• **DIRECTIONS FOR THIS TASK**: Starting with the line that contains "Continue the three.js" and stopping after the line that contains "addEar('right', -1);", output every line exactly as it stands.

* start TASK INPUTS *

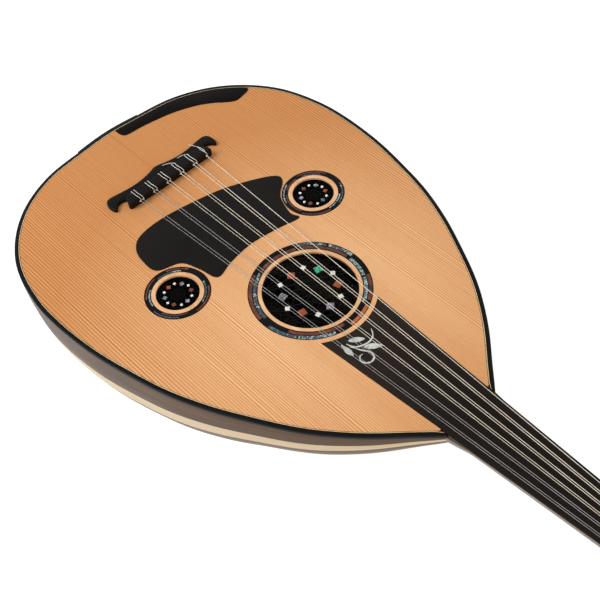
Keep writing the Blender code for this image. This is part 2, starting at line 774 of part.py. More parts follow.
def build_peg(peg, wood):
    """Tapered shaft, a turned collar and a flat finger grip, standing on the shaft's own axis."""
    side = peg_head_side(peg)
    half_width = pegbox_half_width(peg_along(peg))
    tip = -side * (half_width + 2.5 * MM)
    collar = side * (half_width + 2.0 * MM)
    rings = []
    for x, radius in (
        (tip, shaft_radius(peg, tip) - 0.5 * MM),
        (tip + side * 0.8 * MM, shaft_radius(peg, tip)),
        (collar, shaft_radius(peg, collar)),
        (collar + side * 0.3 * MM, 5.2 * MM),
        (collar + side * 2.2 * MM, 5.2 * MM),
        (collar + side * 4.0 * MM, 3.4 * MM),
        (collar + side * 9.0 * MM, 3.0 * MM),
    ):
        rings.append(turned_ring(x, radius))
    name = f"peg_{peg + 1:02d}"
    body = loft(name, rings, wood, smooth=True)
    grip_start = collar + side * 5.0 * MM
    widths = ((0.0, 3.2), (4.0, 7.0), (9.0, 10.2), (15.0, 10.8), (20.0, 8.6), (23.5, 4.2))
    rings = []
    for offset, half in widths:
        thick = 3.3 * MM - offset * 0.045 * MM
        wide = half * MM
        x = grip_start + side * offset * MM
        ring = []
        for share_wide, share_thick in ((1, 0.45), (0.55, 1), (-0.55, 1), (-1, 0.45),
                                        (-1, -0.45), (-0.55, -1), (0.55, -1), (1, -0.45)):
            ring.append(Vector((x, share_wide * wide, share_thick * thick)))
        rings.append(ring)
    grip = loft("grip", rings, wood)
    apply_boolean(body, grip, "UNION")
    body.location = pegbox_point(peg_along(peg), peg_level(peg_along(peg)))


def string_ends():
    """The x of each string at the bridge and at the nut, from the treble side to the bass side."""
    ends = []
    for course in range(COURSES):
        sides = (-1,) if course == COURSES - 1 else (-1, 1)
        for side in sides:
            at_bridge = COURSE_X_AT_BRIDGE + course * COURSE_PITCH_AT_BRIDGE + side * PAIR_HALF_GAP_AT_BRIDGE
            at_nut = COURSE_X_AT_NUT + course * COURSE_PITCH_AT_NUT + side * PAIR_HALF_GAP_AT_NUT
            ends.append((at_bridge, at_nut))
    return ends


def peg_of_string(string):
    """Outer strings go to the near pegs and inner strings to the far ones."""
    from_treble = string
    from_bass = STRING_COUNT - 1 - string
    if from_treble <= from_bass:
        return 2 * from_treble
    return 2 * from_bass + 1


def string_radius(string):
    share = string / (STRING_COUNT - 1)
    return THIN_STRING_RADIUS + (THICK_STRING_RADIUS - THIN_STRING_RADIUS) * share


def build_string(string, ends, material):
    """One string from the bridge, over the nut and down to the top of its peg."""
    at_bridge, at_nut = ends
    radius = string_radius(string)
    peg = peg_of_string(string)
    along = peg_along(peg)
    lane = at_nut * (pegbox_half_width(along) - PEGBOX_CHEEK - 3.2 * MM) / PEGBOX_HALF_WIDTH_NEAR
    shaft = shaft_radius(peg, lane) + radius + GAP
    landing = pegbox_point(along, peg_level(along) - shaft, lane)
    nut_z = NUT_TOP + GAP + radius
    route = [
        Vector((at_bridge, BRIDGE_FRONT_Y - 2 * GAP, STRING_Z_AT_BRIDGE)),
        Vector((at_nut, NUT_Y, nut_z)),
        Vector((at_nut, NUT_Y - NUT_LENGTH, nut_z)),
        landing,
    ]
    tube_along(f"string_{string + 1:02d}", route, radius, material)


def tube_along(name, route, radius, material):
    """A round tube whose rings stand across the route at each of its points."""
    rings = []
    for index, point in enumerate(route):
        before = route[max(index - 1, 0)]
        after = route[min(index + 1, len(route) - 1)]
        arriving = (point - before).normalized() if index else (after - point).normalized()
        leaving = (after - point).normalized() if index < len(route) - 1 else arriving
        along = (arriving + leaving).normalized()
        across = Vector((1.0, 0.0, 0.0))
        across = (across - along * across.dot(along)).normalized()
        up = across.cross(along)
        turns = [math.tau * (step + 0.5) / STRING_SIDES for step in range(STRING_SIDES)]
        rings.append([point + (across * math.cos(t) + up * math.sin(t)) * radius for t in turns])
    loft(name, rings, material, smooth=True)


# ---------------------------------------------------------------- whole instrument
def main():
    for item in list(bpy.data.objects):
        bpy.data.objects.remove(item)

    spruce = make_material("spruce", (0.66, 0.36, 0.17), 0.42)
    walnut = make_material("walnut", (0.17, 0.10, 0.055), 0.30)
    maple = make_material("maple", (0.62, 0.46, 0.30), 0.30)
    ebony = make_material("ebony", (0.022, 0.019, 0.017), 0.34)
    rosewood = make_material("rosewood", (0.16, 0.06, 0.03), 0.35)
    bone = make_material("bone", (0.80, 0.76, 0.65), 0.45)
    nylon = make_material("nylon", (0.82, 0.80, 0.74), 0.35)

    stations = bowl_stations()
    seams = rib_turns()
    build_ribs(stations, seams, (walnut, maple))
    build_end_blocks(stations, seams, spruce)
    build_binding(ebony)
    build_end_clasp(ebony)
    build_soundboard(spruce)
    build_sound_holes(ebony, rosewood)
    build_braces(stations, spruce)
    build_pickguard(ebony)
    build_arm_guard(ebony)
    build_bridge(ebony)
    build_fingerboard(ebony)
    build_neck(stations, walnut)
    build_nut(bone)

    floor_level = min(vertex.co.z for item in bpy.data.objects for vertex in item.data.vertices)
    build_pegbox(floor_level, walnut)
    for peg in range(STRING_COUNT):
        build_peg(peg, ebony)
    for string, ends in enumerate(string_ends()):
        build_string(string, ends, nylon)

    bpy.context.view_layer.update()
    corners = [item.matrix_world @ vertex.co for item in bpy.data.objects for vertex in item.data.vertices]
    middle_x = 0.5 * (min(c.x for c in corners) + max(c.x for c in corners))
    middle_y = 0.5 * (min(c.y for c in corners) + max(c.y for c in corners))
    shift = Vector((-middle_x, -middle_y, -min(c.z for c in corners)))
    for item in bpy.data.objects:
        item.location += shift


main()
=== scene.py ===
"""Looks of the eleven-string oud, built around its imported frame.

Shapes are worked out about the centre of the large sound hole, on the soundboard's top face, with +X the
bass side, +Y the tail and +Z up. ORIGIN moves them into the frame. Lengths are in metres.
"""
import math

import bpy
import bmesh
from mathutils import Euler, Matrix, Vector


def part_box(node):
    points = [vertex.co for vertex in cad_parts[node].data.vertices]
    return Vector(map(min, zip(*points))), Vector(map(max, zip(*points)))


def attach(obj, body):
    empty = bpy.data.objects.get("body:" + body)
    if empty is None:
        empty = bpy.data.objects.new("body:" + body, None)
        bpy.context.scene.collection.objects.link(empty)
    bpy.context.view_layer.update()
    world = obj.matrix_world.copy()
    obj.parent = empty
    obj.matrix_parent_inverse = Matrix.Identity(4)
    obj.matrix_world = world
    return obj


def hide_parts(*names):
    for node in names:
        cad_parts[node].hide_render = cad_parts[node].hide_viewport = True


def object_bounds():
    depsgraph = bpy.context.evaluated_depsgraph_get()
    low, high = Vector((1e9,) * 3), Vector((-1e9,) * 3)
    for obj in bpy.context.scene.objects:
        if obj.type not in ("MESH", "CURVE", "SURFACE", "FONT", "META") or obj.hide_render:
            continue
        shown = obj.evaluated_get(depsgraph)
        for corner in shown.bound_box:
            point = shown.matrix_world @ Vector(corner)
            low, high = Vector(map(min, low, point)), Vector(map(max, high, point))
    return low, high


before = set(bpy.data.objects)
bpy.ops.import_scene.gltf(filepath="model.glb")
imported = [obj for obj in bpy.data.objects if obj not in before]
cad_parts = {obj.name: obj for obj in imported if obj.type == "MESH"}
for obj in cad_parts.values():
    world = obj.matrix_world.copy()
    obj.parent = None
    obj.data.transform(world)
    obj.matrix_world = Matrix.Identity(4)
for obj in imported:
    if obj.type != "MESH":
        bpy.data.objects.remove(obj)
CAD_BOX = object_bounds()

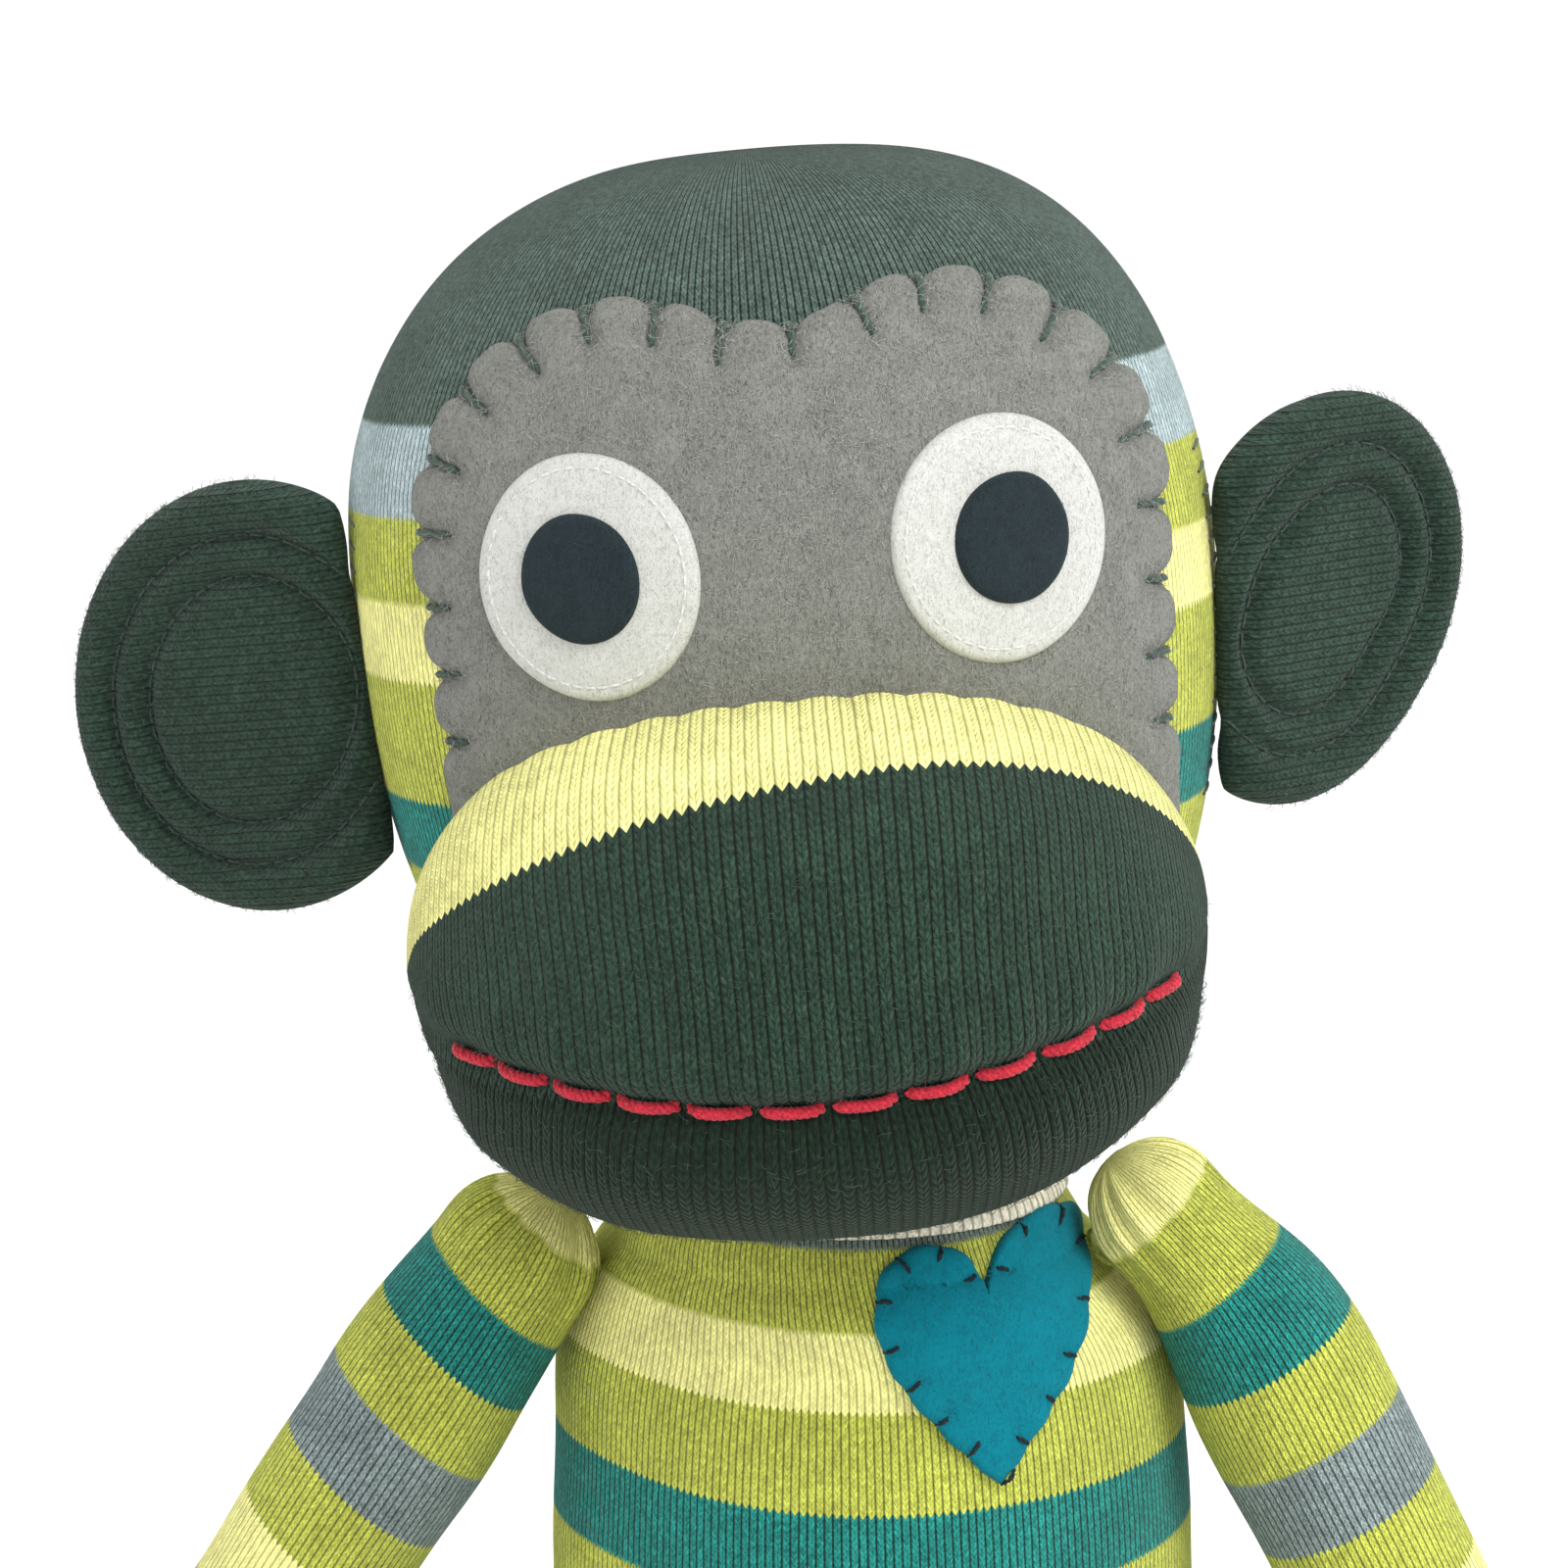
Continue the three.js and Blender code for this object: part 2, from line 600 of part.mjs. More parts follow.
function addEar(side, sign) {
  const surfaceX = headRadius(ear.height) * Math.sqrt(1 - (ear.forward / head.halfDepth) ** 2);
  const hinge = new THREE.Group();
  hinge.position.set(sign * (surfaceX + ear.hingeGap), -ear.forward, ear.height);
  hinge.rotation.y = sign * ear.rootLean;
  const flap = new THREE.Group();
  flap.rotation.z = sign > 0 ? earCut.left.turn : Math.PI - earCut.right.turn;
  hinge.add(flap);
  headGroup.add(hinge);

  const cutout = earCut[side];
  const form = (grow) => earSolid(cutout, grow);
  const frontHalf = halfSpace(-sign);
  const skin = cut(form(0), form(-knitWall));
  addSolid(flap, `${side}_ear_front`, skin.intersect(frontHalf), darkGreen);
  addSolid(flap, `${side}_ear_back`, skin.intersect(halfSpace(sign)), darkGreen);
  addSolid(flap, `${side}_ear_wadding`, form(-fillingInset), filling);
  ear.stitchInset.forEach((inset, i) => {
    const row = earRing(cutout, inset).intersect(layer(form, sewGap, threadFlat)).intersect(frontHalf);
    addSolid(flap, `${side}_ear_${i ? 'inner' : 'outer'}_stitch`, row, darkThread);
  });

  const seamHalf = Math.sqrt(cutout.radius ** 2 - ear.reach ** 2);
  const lift = sewGap + ear.seamThread / 2;
  const seam = [-1, -0.5, 0, 0.5, 1].map((share) => {
    const z = ear.height + share * seamHalf * ear.seamShare;
    const x = (headRadius(z) + lift) * Math.sqrt(1 - (ear.forward / (head.halfDepth + lift)) ** 2);
    return new THREE.Vector3(sign * x, -ear.forward, z);
  });
  addPiece(headGroup, `${side}_ear_seam_thread`, thread(seam, ear.seamThread, 8), darkThread);
}

addEar('left', 1);
addEar('right', -1);

// ---- limbs: a straight turned tube, bent along a curve

// the gathered root widens to the full radius over the limb's first stretch
function limbRadius(size, share) {
  const full = THREE.MathUtils.lerp(size.radius, size.endRadius, share);
  return THREE.MathUtils.lerp(size.rootRadius, full, THREE.MathUtils.smoothstep(share, 0, size.fullBy));
}

function limbProfile(size, grow) {
  const capSteps = 3;
  const bodySteps = size.steps;
  const profile = [];
  for (let i = 0; i <= capSteps; i += 1) {
    const swing = (i / capSteps) * Math.PI / 2;
    profile.push([(size.rootRadius + grow) * Math.sin(swing), -(size.rootRadius + grow) * Math.cos(swing)]);
  }
  for (let i = 1; i < bodySteps; i += 1) {
    const share = (i / bodySteps) ** size.rootCrowding;
    profile.push([limbRadius(size, share) + grow, share * size.length]);
  }
  for (let i = capSteps; i >= 0; i -= 1) {
    const swing = (i / capSteps) * Math.PI / 2;
    profile.push([(size.endRadius + grow) * Math.sin(swing), size.length + (size.endRadius + grow) * Math.cos(swing)]);
  }
  profile[0][0] = 0;
  profile[profile.length - 1][0] = 0;
  return profile;
}

function limbSolid(size, curve, sideways, grow) {
  const straight = turned(limbProfile(size, grow), 10);
  return toSolid(moveVertices(straight, (point) => {
    const share = THREE.MathUtils.clamp(point.z / size.length, 0, 1);
    const along = curve.getTangentAt(share);
    const across = along.clone().cross(sideways).normalize();
    const up = across.clone().cross(along);
    const beyond = point.z - share * size.length;
    const centre = curve.getPointAt(share).addScaledVector(along, beyond);
    point.copy(centre.addScaledVector(across, point.x).addScaledVector(up, -point.y));
  }));
}

// a curve whose direction swings from one angle to another over its first stretch
function bentCurve(start, length, bendLength, directionAt) {
  const steps = 12;
  const points = [start.clone()];
  for (let i = 0; i < steps; i += 1) {
    const run = ((i + 0.5) / steps) * length;
    const direction = directionAt(THREE.MathUtils.smoothstep(run, 0, bendLength));
    points.push(points[i].clone().addScaledVector(direction, length / steps));
  }
  return new THREE.CatmullRomCurve3(points);
}

function addLimb(name, size, curve, sideways, color) {
  const start = curve.getPointAt(0);
  const facing = towardsBody(start);
  const spin = new THREE.Quaternion().setFromUnitVectors(new THREE.Vector3(0, 1, 0), facing);
  const hole = new THREE.Matrix4().compose(
    start.clone().addScaledVector(facing, size.rootRadius),
    spin,
    new THREE.Vector3(1, 1, 1),
  );
  const holeTool = toSolid(new THREE.CylinderGeometry(rootHole.radius, rootHole.radius, rootHole.depth, 12), hole);
  const limb = (grow) => limbSolid(size, curve, sideways, grow);
  addSolid(monkey, `${name}_sock`, cut(limb(0), limb(-knitWall), holeTool), color);
  addSolid(monkey, `${name}_filling`, limb(-fillingInset), filling);
  const ring = new THREE.TorusGeometry(rootHole.radius, threadRound / 2, 5, 12).rotateX(Math.PI / 2);
  const knot = addPiece(monkey, `${name}_gather_thread`, ring, color);
  knot.position.copy(start).addScaledVector(facing, size.rootRadius + sewGap + threadRound / 2);
  knot.quaternion.copy(spin);
}

function addArm(side, sign) {
  const sewn = armSewing[side];
  const origin = new THREE.Vector3(bodyLean(sewn.originHeight), 0, sewn.originHeight);
  const flat = Math.cos(sewn.lift);
  const outward = new THREE.Vector3(
    sign * flat * Math.cos(sewn.forward),
    -flat * Math.sin(sewn.forward),
    Math.sin(sewn.lift),
  );
  const curveFrom = (start) => bentCurve(start, arm.length, sewn.bendLength, (share) => {
    const angle = THREE.MathUtils.lerp(sewn.startAngle, sewn.hang, share);
    return new THREE.Vector3(sign * Math.sin(angle), 0, -Math.cos(angle));
  });
  const size = { ...sewn, endRadius: arm.handRadius, length: arm.length, steps: 8, rootCrowding: 1.6 };
  const root = standOff(origin, outward, sewn.rootRadius + rootClearance);
  while (!clearsBody(curveFrom(root), size, arm.play)) root.addScaledVector(outward, skinGrid.step);
  addLimb(`${side}_arm`, size, curveFrom(root), new THREE.Vector3(0, 1, 0), lime);
}

function addLeg(side, sign) {
  const origin = new THREE.Vector3(sign * leg.spread, 0, leg.radius);
  const root = standOff(origin, new THREE.Vector3(0, -1, 0), leg.rootRadius + rootClearance);
  const curve = bentCurve(root, leg.length, leg.length, () => (
    new THREE.Vector3(sign * Math.sin(leg.splay), -Math.cos(leg.splay), (leg.footRadius - leg.radius) / leg.length)));
  const size = {
    radius: leg.radius, rootRadius: leg.rootRadius, endRadius: leg.footRadius, length: leg.length,
    fullBy: leg.fullBy, steps: 6, rootCrowding: 1.6,
  };
  addLimb(`${side}_leg`, size, curve, new THREE.Vector3(0, 0, 1), lime);
}

function addTail() {
  const origin = new THREE.Vector3(0, 0, tail.rootHeight);
  const root = standOff(origin, new THREE.Vector3(0, 1, 0), tail.radius + rootClearance);
  const drop = tail.rootHeight - tail.radius;
  const curve = bentCurve(root, tail.length, tail.length, (share) => {
    const turn = tail.curl * share;
    const fall = share < tail.dropShare ? -drop / (2 * tail.dropShare * tail.length) : 0;
    return new THREE.Vector3(Math.sin(turn), Math.cos(turn), fall);
  });
  const size = {
    radius: tail.radius, rootRadius: tail.radius, endRadius: tail.tipRadius, length: tail.length,
    fullBy: 1, steps: 9, rootCrowding: 1,
  };
  addLimb('tail', size, curve, new THREE.Vector3(0, 0, 1), darkGreen);
}

addArm('left', 1);
addArm('right', -1);
addLeg('left', 1);
addLeg('right', -1);
addTail();

export default monkey;
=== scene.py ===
# Stuffed sock monkey: the looks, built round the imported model.
# Shapes are worked out in millimetres and placed in metres.

import json
import math
import random

import bmesh
import bpy
from mathutils import Matrix, Vector, noise

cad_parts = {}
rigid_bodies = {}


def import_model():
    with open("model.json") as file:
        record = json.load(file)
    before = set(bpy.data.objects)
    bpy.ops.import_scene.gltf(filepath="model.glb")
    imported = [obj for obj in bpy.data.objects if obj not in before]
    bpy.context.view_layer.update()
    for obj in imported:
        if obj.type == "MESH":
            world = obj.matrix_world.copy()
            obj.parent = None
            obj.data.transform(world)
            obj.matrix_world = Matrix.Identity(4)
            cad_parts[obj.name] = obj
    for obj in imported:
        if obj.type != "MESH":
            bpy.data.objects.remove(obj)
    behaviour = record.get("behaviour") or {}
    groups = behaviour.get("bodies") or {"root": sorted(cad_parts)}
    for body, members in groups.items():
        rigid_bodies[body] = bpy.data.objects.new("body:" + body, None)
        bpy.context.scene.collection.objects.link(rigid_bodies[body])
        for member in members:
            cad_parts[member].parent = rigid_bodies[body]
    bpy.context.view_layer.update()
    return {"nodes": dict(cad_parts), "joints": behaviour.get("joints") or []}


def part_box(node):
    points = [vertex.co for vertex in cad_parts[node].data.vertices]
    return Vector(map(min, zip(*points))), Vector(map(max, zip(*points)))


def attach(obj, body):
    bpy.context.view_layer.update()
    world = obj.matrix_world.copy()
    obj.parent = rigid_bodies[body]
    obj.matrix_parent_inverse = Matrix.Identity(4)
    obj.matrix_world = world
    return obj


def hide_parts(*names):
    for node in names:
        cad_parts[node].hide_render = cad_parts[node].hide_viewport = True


for leftover in list(bpy.data.objects):
    bpy.data.objects.remove(leftover)

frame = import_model()
joints = {joint["name"]: joint for joint in frame["joints"]}
mm = 0.001
tau = 2 * math.pi
print("frame loaded:", len(frame["nodes"]), "nodes")


def jointPlace(name):
    return Vector(joints[name]["pos_m"]) / mm


# camera and studio

view = {"elevation": 10.0, "distance": 600.0, "lens": 96.4, "aimAside": 0.3, "aimUp": 28.0}
headPlace = {"centre": Vector((-13.8, 0, 234)), "roll": math.radians(5.3)}


def addCamera():
    tilt = math.radians(view["elevation"])
    forward = Vector((0, math.cos(tilt), -math.sin(tilt)))
    upward = Vector((0, math.sin(tilt), math.cos(tilt)))
    place = headPlace["centre"] - forward * view["distance"] - upward * view["aimUp"]
    place.x -= view["aimAside"]
    data = bpy.data.cameras.new("camera")
    data.lens = view["lens"]
    data.clip_start = 0.01
    camera = bpy.data.objects.new("camera", data)
    camera.location = place * mm
    camera.rotation_euler = forward.to_track_quat("-Z", "Y").to_euler()
    bpy.context.collection.objects.link(camera)
    bpy.context.scene.camera = camera


studio = {
    "keyPower": 25.0, "keySize": 0.8, "keyPlace": (0.85, -1.05, 1.35),
    "fillPower": 3.0, "fillSize": 1.2, "fillPlace": (-1.3, -1.0, 0.6),
    "skyStrength": 1.06, "floorSize": 12.0, "paper": 0.97,
}


def addLight(name, power, size, place, target):
    data = bpy.data.lights.new(name, "AREA")
    data.energy = power
    data.size = size
    light = bpy.data.objects.new(name, data)
    light.location = place
    light.rotation_euler = (Vector(target) - Vector(place)).to_track_quat("-Z", "Y").to_euler()
    bpy.context.collection.objects.link(light)


def addStudio():
    target = (0, 0, 0.16)
    addLight("key light", studio["keyPower"], studio["keySize"], studio["keyPlace"], target)
    addLight("fill light", studio["fillPower"], studio["fillSize"], studio["fillPlace"], target)
    world = bpy.data.worlds.new("studio")
    world.use_nodes = True
    world.node_tree.nodes["Background"].inputs["Color"].default_value = (1, 1, 1, 1)
    world.node_tree.nodes["Background"].inputs["Strength"].default_value = studio["skyStrength"]
    bpy.context.scene.world = world
    bpy.context.scene.view_settings.view_transform = "Standard"
    bm = bmesh.new()
    bmesh.ops.create_circle(bm, cap_ends=True, segments=96, radius=studio["floorSize"])
    bmesh.ops.translate(bm, verts=bm.verts, vec=(0, 0, -0.0004))
    mesh = bpy.data.meshes.new("floor")
    bm.to_mesh(mesh)
    bm.free()
    floor = bpy.data.objects.new("floor", mesh)
    bpy.context.collection.objects.link(floor)
    paper = bpy.data.materials.new("white paper")
    paper.use_nodes = True
    paper.node_tree.nodes["Principled BSDF"].inputs["Base Color"].default_value = (*[studio["paper"]] * 3, 1)
    paper.node_tree.nodes["Principled BSDF"].inputs["Roughness"].default_value = 0.9
    mesh.materials.append(paper)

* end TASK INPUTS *

• **OUTPUT FOR THIS EXERCISE**:
Continue the three.js and Blender code for this object: part 2, from line 600 of part.mjs. More parts follow.
function addEar(side, sign) {
  const surfaceX = headRadius(ear.height) * Math.sqrt(1 - (ear.forward / head.halfDepth) ** 2);
  const hinge = new THREE.Group();
  hinge.position.set(sign * (surfaceX + ear.hingeGap), -ear.forward, ear.height);
  hinge.rotation.y = sign * ear.rootLean;
  const flap = new THREE.Group();
  flap.rotation.z = sign > 0 ? earCut.left.turn : Math.PI - earCut.right.turn;
  hinge.add(flap);
  headGroup.add(hinge);

  const cutout = earCut[side];
  const form = (grow) => earSolid(cutout, grow);
  const frontHalf = halfSpace(-sign);
  const skin = cut(form(0), form(-knitWall));
  addSolid(flap, `${side}_ear_front`, skin.intersect(frontHalf), darkGreen);
  addSolid(flap, `${side}_ear_back`, skin.intersect(halfSpace(sign)), darkGreen);
  addSolid(flap, `${side}_ear_wadding`, form(-fillingInset), filling);
  ear.stitchInset.forEach((inset, i) => {
    const row = earRing(cutout, inset).intersect(layer(form, sewGap, threadFlat)).intersect(frontHalf);
    addSolid(flap, `${side}_ear_${i ? 'inner' : 'outer'}_stitch`, row, darkThread);
  });

  const seamHalf = Math.sqrt(cutout.radius ** 2 - ear.reach ** 2);
  const lift = sewGap + ear.seamThread / 2;
  const seam = [-1, -0.5, 0, 0.5, 1].map((share) => {
    const z = ear.height + share * seamHalf * ear.seamShare;
    const x = (headRadius(z) + lift) * Math.sqrt(1 - (ear.forward / (head.halfDepth + lift)) ** 2);
    return new THREE.Vector3(sign * x, -ear.forward, z);
  });
  addPiece(headGroup, `${side}_ear_seam_thread`, thread(seam, ear.seamThread, 8), darkThread);
}

addEar('left', 1);
addEar('right', -1);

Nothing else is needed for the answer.